Touch Piano Hits All the Right Notes

We love a good musical build, and this one is no exception. For their ECE4760 final project, [Wendian Jiang], [Hanchen Jin], and [Lin Wang] of Cornell built the nicest-looking touch piano we’ve seen in a while. It has five 4051 multiplexers that take input from 37 capacitive touch keys fashioned from aluminium foil and copper tape. Thanks to good debounce code, the sounds are clean even though the keyboard is capable of four-note polyphony.

A PIC32 and a Charge Time Measurement Unit (CTMU) module generate a small, steady current that charges up the keys. The PIC scans the pins continuously waiting for touch input. When human capacitance is detected, the value is compared with the base capacitance using the ADC and the sound is generated with the Karplus-Strong algorithm.

The group’s original plans for the project included a TFT screen to show the notes on a staff as they are played. While that would have been awesome, there was just too much going on already to be able to accurately capture the notes as well as their duration. Check it out after the break.

18 thoughts on “Touch Piano Hits All the Right Notes

      1. Is that really necessary? Does it bother the Internet so badly? Why would you rather him misspell a word for the sake of proper pronounciation? Fur, Fur, Fur, Fur.

        Go Furk yourself.

        1. It’s not misspelling. German umlauts are ligatures of “a”/”o”/”u” and “e”. Just look at German handwriting from 80 years ago and you’ll realize how the “e” became two short strokes that eventually became two dots. In crossword puzzles you have to write all umlauts as two vocals.

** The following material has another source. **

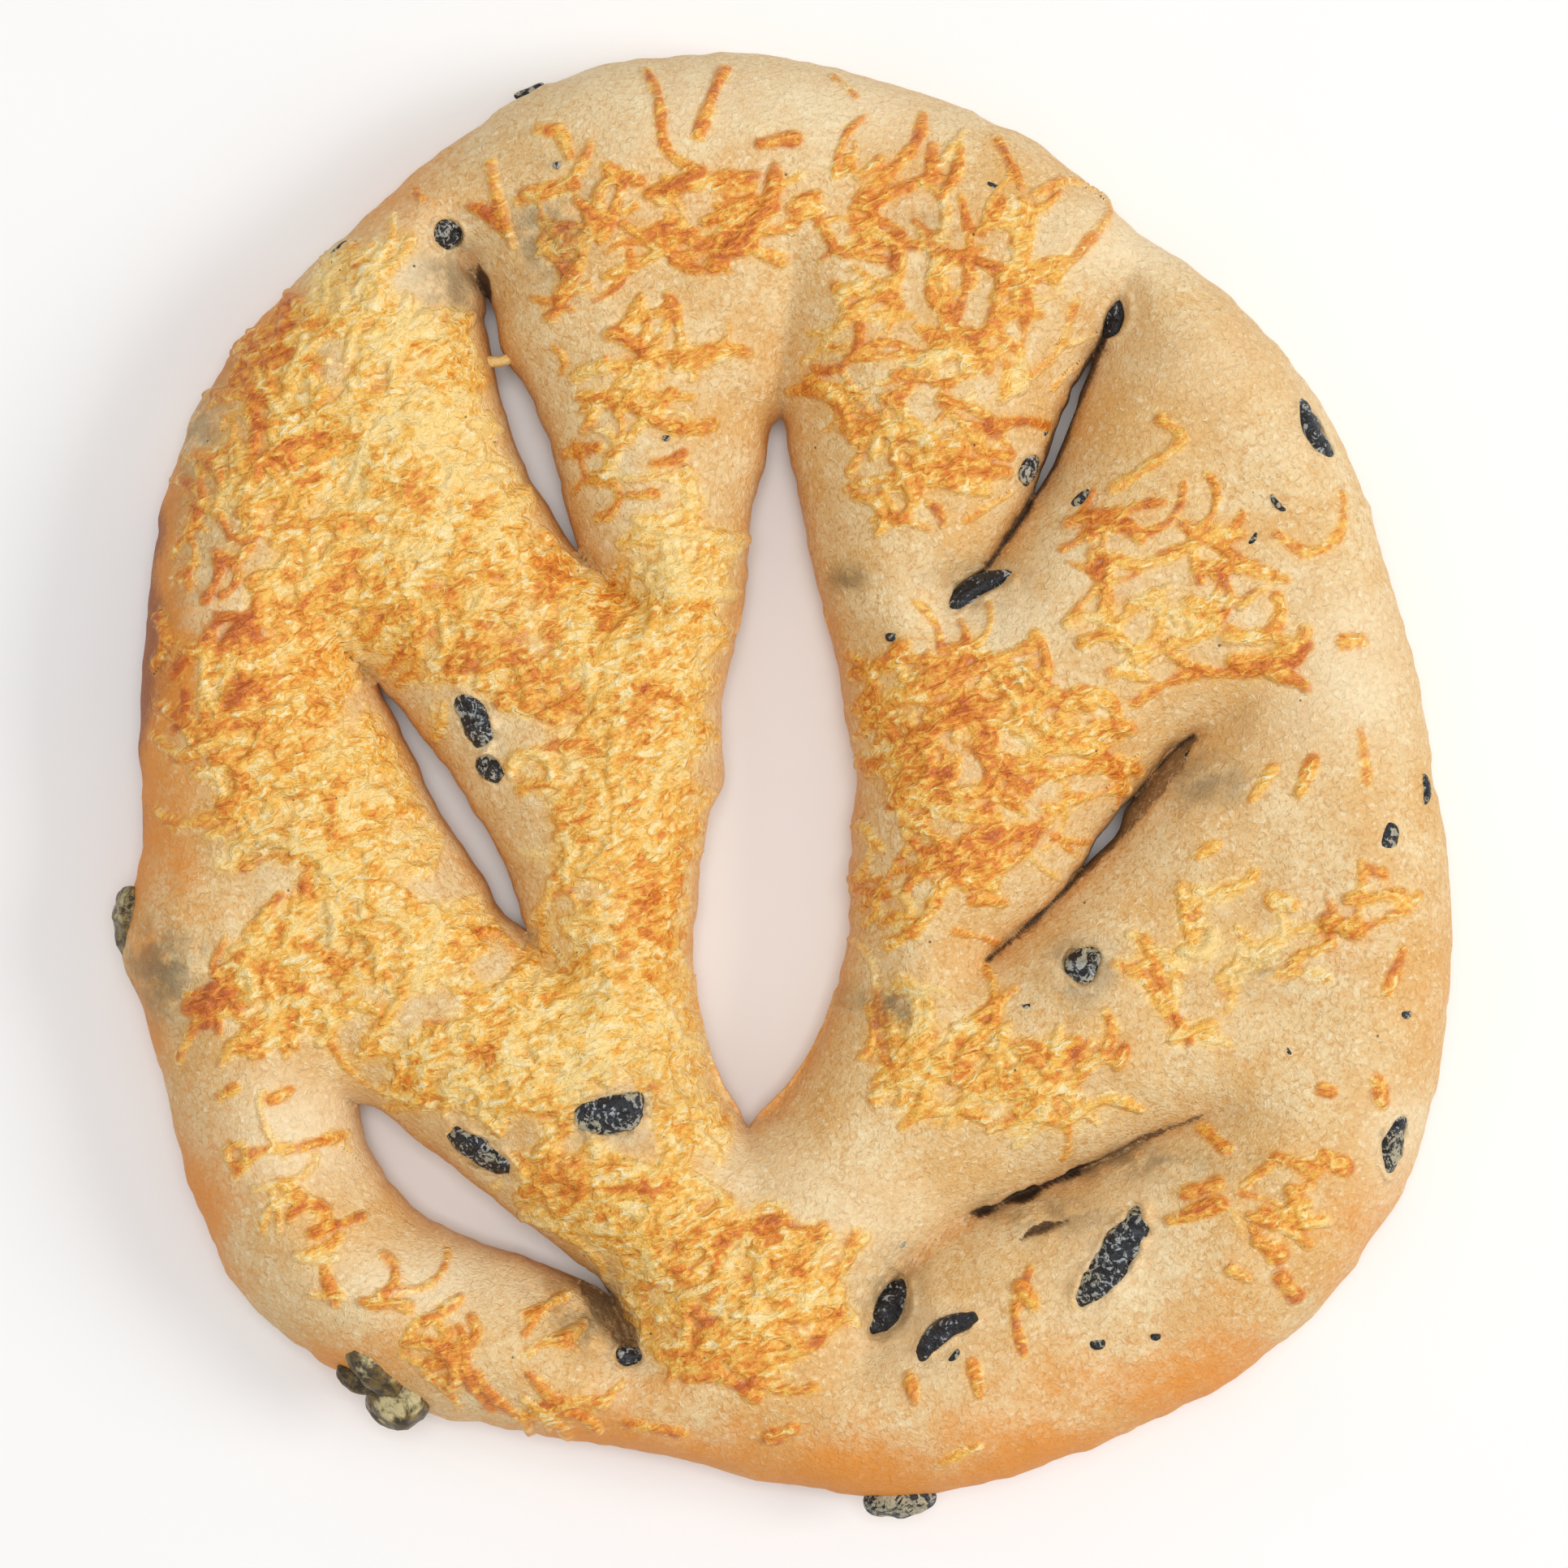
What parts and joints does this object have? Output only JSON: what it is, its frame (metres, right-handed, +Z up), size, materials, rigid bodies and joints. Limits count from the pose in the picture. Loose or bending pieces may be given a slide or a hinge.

    1. Not trying to bust your bubble but A) roll out keys have been around since 1986 and B) three guys got an EE credit in a 4000 level class for building what sixth graders do on the weekends at these hackerspaces. Perhaps go with the capsense banana keys next time?
      Wire out all 61 keys and hang them dead bug style with a pointed finger as the striker and you have a fun windchime with aftertouch no less lol or a “augmented reality mediadrome” as it would be on Kickstarter.

      Too much going on to display music notes? wtf?

      1. The point of a project like the one in the article is not to produce a new or groundbreaking device, but rather to demonstrate that the engineering student has mastered the theory to the point that he can apply it to a real-world project.

  1. For anyone commenting on the feel of the keyboard, while it wouldn’t have the same sort of feel as a traditional piano keyboard, and I wouldn’t use it for piano-style playing, these sorts of touch keyboards have their place. They often lend themselves quite well to synth playing; The light “action” makes them good for quick synth leads. However, this particular keyboard doesen’t have anything much in the way of expressiveness, which is one of the major advantages to a lot of touch keyboards; If he can, it’d be good to see him get poly aftertouch on this. Finger position sensing would be a nice next step beyond that, but it would require a major re-design of the system.